Today is my third day of not subbing this month. I've made muffins this morning. I've been on the verge of tears. Subbing is okay, but I'm definitely ready for my own classroom, my own lesson plans, rules, discipline and everything else that goes with teaching. Working out is alright. I did eat like I had a tapeworm last night though and it sucked. I wanted to make myself throw up but I didn't do it. CJ and I are well. Although, I am ready for that next step....engagement and he isn't. He isn't even close and I am being respectful of that. I definitely don't want to ruin the relationship that we have.

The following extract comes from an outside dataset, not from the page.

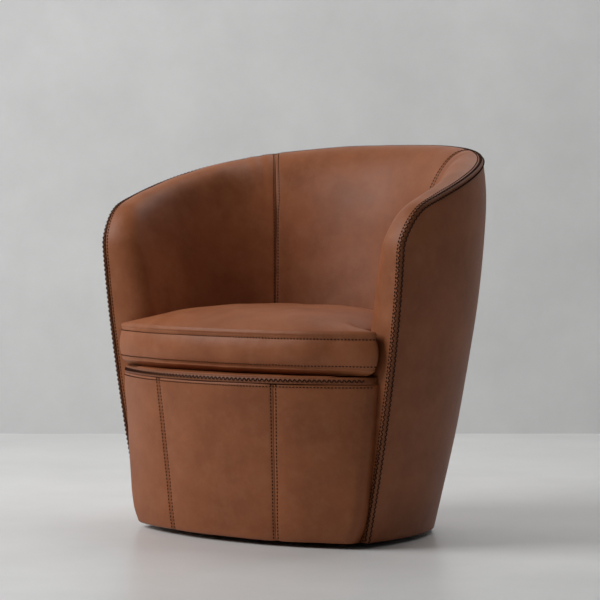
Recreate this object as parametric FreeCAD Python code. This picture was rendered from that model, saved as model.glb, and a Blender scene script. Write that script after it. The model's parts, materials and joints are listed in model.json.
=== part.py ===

Thanksgiving is in 7 days. In 7 days I will be sitting at a table with my mom, brother and grandma. CJ may be joining us. Sometimes I feel like I may be spending my last one with my grandma. I sometimes am not ready for the day that a guy joins us....or the day my brother brings home a lucky lady whom he loves. I still sometimes miss my daddy and my grandpa, but I know for sure one day I will see my grandpa again!!
This past weekend I went to Reach with the youth group and the Lord totally touched my life. The speaker was talking about relationships with our fathers. I know for a fact that the Lord knew what Pat was going to be speak about and that I was suppose to be there. Pat had everyone close their eyes. He asked the ladies to raise their hands if they never danced with their father. I never did and I realized right then that I never will. Well then he made the ladies who never danced with their fathers to put their arms up and to dance with their heavenly father. Im not going to lie....when Pat said that I thought in my head man he is making us do something silly I dont wanna do this. They started to play How he Loves and I started to dance with the music, and I didn't even begin to sing. I just let the music overtake me. Well then, I began to dance. While dancing, I then felt the Lord wrap his arms around me. I was so overwhelmed with this awesome gesture from the Lord that I ended up breaking down and bawling my eyes out. I had to kneel in front of the chair I was sitting in just to let my emotions overtake my body so that I could have a really really good cry. I still can't believe that the Lord DANCED with me! He cares about me so much that he danced with me. He LOVES me. The Lord really truly LOVES me!!! He LOVES ME!!!!